Tension between sales and marketing has long been a hindering factor in the B2B sector. But there is a new, and widening, gap that could harm the bottom line. B2B technology buyers are increasingly educating themselves on business solutions, putting salespeople on the back foot.

Buyer empowerment

The rise of social media has led to the empowerment of B2B buyers. Their ability to research and discuss potential solutions online reduces their reliance on the expertise of salespeople. Some sources report that a typical buyer’s decision making processes is now 57 per cent complete before they consult providers. This puts salespeople at a considerable disadvantage. In fact, a Gartner study released last year suggested that technology salespeople have ‘lost their mojo’. It said that relying on traditional approaches, such as sales presentations, can result in simply telling the customer what they already know.

There is much at stake here. Later involvement in the sales cycle risks commoditisation of relationships, making them more transactional than consultative. Worse still, some sales opportunities could be missed altogether if your firm is discounted during the initial stages of the decision making process.

New opportunities

But there is scope for this threat to be turned into an opportunity. The Gartner study suggests that salespeople should focus on adding real value by providing tailored information highlighting how the customer can enhance their own business. Could sales and marketing collaborate to achieve this?

The answer is yes. Marketers can identify the emerging fissures between sales teams and prospects, then find ways to bridge them. Social media is a case in point. We know that technology buyers are discussing pain points and potential solutions on social platforms. Marketers can help sales teams unlock the ‘hidden sales cycle’ that is embedded in these conversations.
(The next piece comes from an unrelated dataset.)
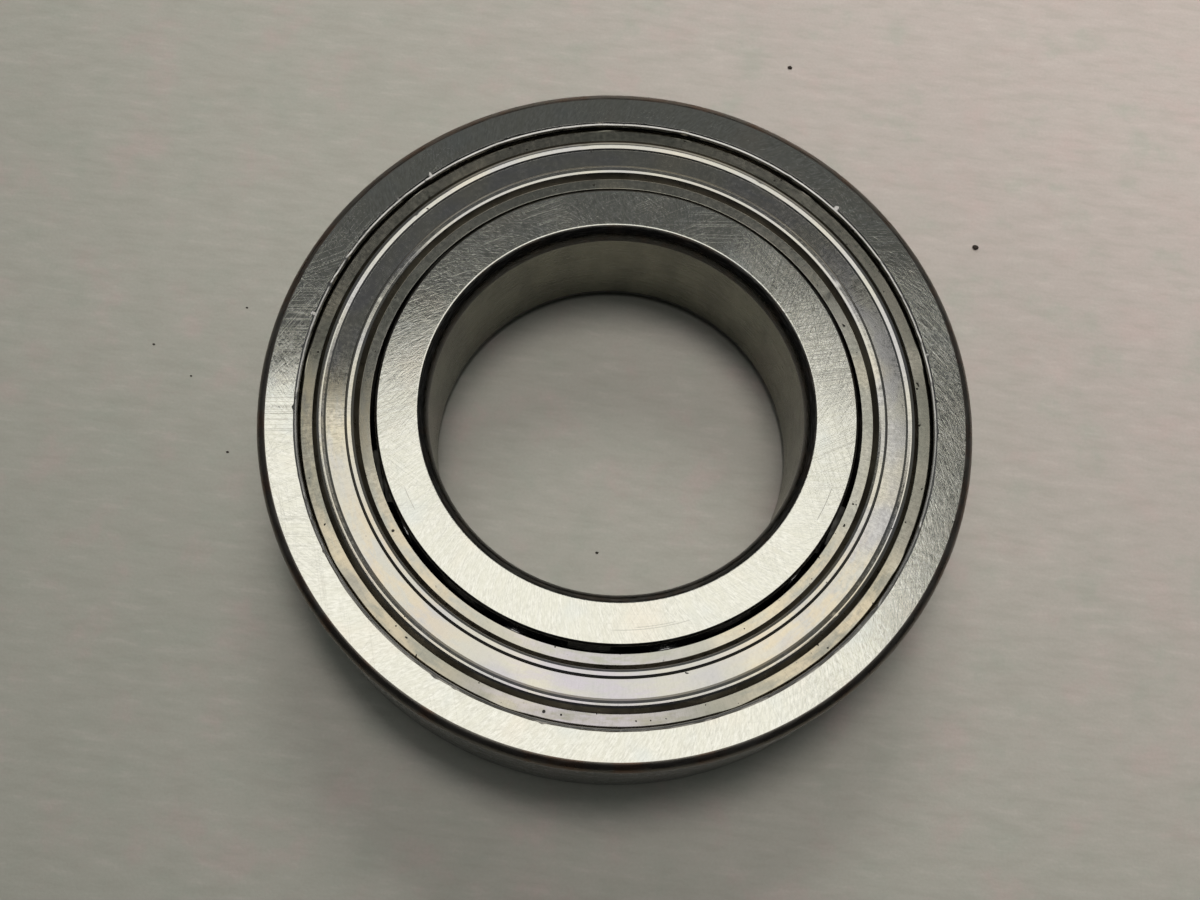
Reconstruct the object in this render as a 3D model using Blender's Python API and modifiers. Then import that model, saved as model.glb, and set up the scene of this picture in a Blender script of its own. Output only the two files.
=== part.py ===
"""Single-row deep-groove ball bearing, 45 x 85 x 19 mm, with a pressed-metal shield on each side.

The bearing axis is Z and the origin is the bore centre at mid-width. "Front" is the +Z side.
The outer ring stands still. The inner ring, the cage and each ball turn about axes parallel to Z.
All lengths are in metres.
"""

import math

import bmesh
import bpy
from mathutils import Matrix, Vector

MM = 0.001

# Boundary dimensions of the standard size.
BORE_RADIUS = 45.0 * MM / 2
OUTER_RADIUS = 85.0 * MM / 2
HALF_WIDTH = 19.0 * MM / 2

# Ball set.
BALL_COUNT = 10
BALL_RADIUS = 12.7 * MM / 2
PITCH_RADIUS = 65.0 * MM / 2
BALL_STEP = 2 * math.pi / BALL_COUNT
BALL_SEGMENTS = 16
BALL_RINGS = 10

# Raceways: a groove a little wider than the ball, with room left for the flat facets of the rings.
RACE_CLEARANCE = 0.25 * MM
RACE_ARC_RADIUS = 0.52 * 2 * BALL_RADIUS
RACE_STEPS = 8

# Turned parts.
RING_STEPS = 60
CORNER_STEPS = 2
MERGE_DISTANCE = 0.00001
SHARP_ANGLE = math.radians(40)

# Outer ring: corners, shield groove and shoulder. Depths are measured down from the face.
OUTER_CORNER = 1.09 * MM
OUTER_SHOULDER_RADIUS = 36.25 * MM
MOUTH_RADIUS = 37.8 * MM
MOUTH_BEVEL = 0.25 * MM
GROOVE_RADIUS = 38.55 * MM
GROOVE_TOP_DEPTH = 0.85 * MM
GROOVE_FLOOR_DEPTH = 2.25 * MM

# Inner ring: the bore corner is longer along the axis than across the face.
BORE_CORNER_RADIAL = 1.36 * MM
BORE_CORNER_AXIAL = 2.05 * MM
INNER_SHOULDER_RADIUS = 28.75 * MM
INNER_BEVEL = 0.36 * MM

# Shield sheet.
SHIELD_THICKNESS = 0.5 * MM
SHIELD_LIP_RADIUS = 29.3 * MM
SHIELD_LIP_DEPTH = 1.15 * MM
SHIELD_BAND_DEPTH = 0.62 * MM
SHIELD_BEAD_DEPTH = 0.42 * MM
SHIELD_RIM_DEPTH = 1.05 * MM
SHIELD_EDGE_RADIUS = 38.1 * MM
SHIELD_EDGE_DEPTH = 1.5 * MM
INNER_BEAD_RADIUS = 31.5 * MM
OUTER_BEAD_RADIUS = 35.2 * MM
BEAD_HALF_WIDTH = 0.65 * MM
STEP_WIDTH = 0.45 * MM

# Ribbon cage: two half ribbons, each with a spherical pocket for every ball and a flat web between.
CAGE_SHEET = 0.8 * MM
CAGE_INNER_RADIUS = 29.6 * MM
CAGE_OUTER_RADIUS = 35.4 * MM
CAGE_WEB_HEIGHT = 0.15 * MM
POCKET_RADIUS = BALL_RADIUS + 0.35 * MM
POCKET_STEPS = 8
CAGE_ROWS = 3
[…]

Clearly, being present on social platforms is not enough in itself. Careful management of the tone, content and pitch of social interactions is essential. It is too easy for a salesperson taking a traditional selling approach to rock up as a gate crasher at the social media party. Marketers can play a vital role enabling salespeople to be a welcome, if unexpected, guest.

This can be achieved in part by educating sales teams in social listening and social etiquette. But it can be taken to a higher level than this, enabling salespeople to earn back the role of solutions expert. All of that traditional sales collateral can be stripped back and repurposed into social friendly content that is tailored to the needs of different industries and buyer personas. So those White Papers and 50-slide PowerPoint decks might be condensed into a series of customised infographics or slick two-minute videos. It’s all about finding ways to provide the right information in the right way at the right time. Brevity and relevance are the name of the game.

Ultimately it comes down to recognising that today’s buyers follow an alternative path to purchase. Salespeople need to leave their sales pitches behind and join their prospects on the new buyer journey. Marketers can play a vital role providing navigation systems and signposts.

Who knows, perhaps this could signify a new dawn of B2B sales and marketing collaboration.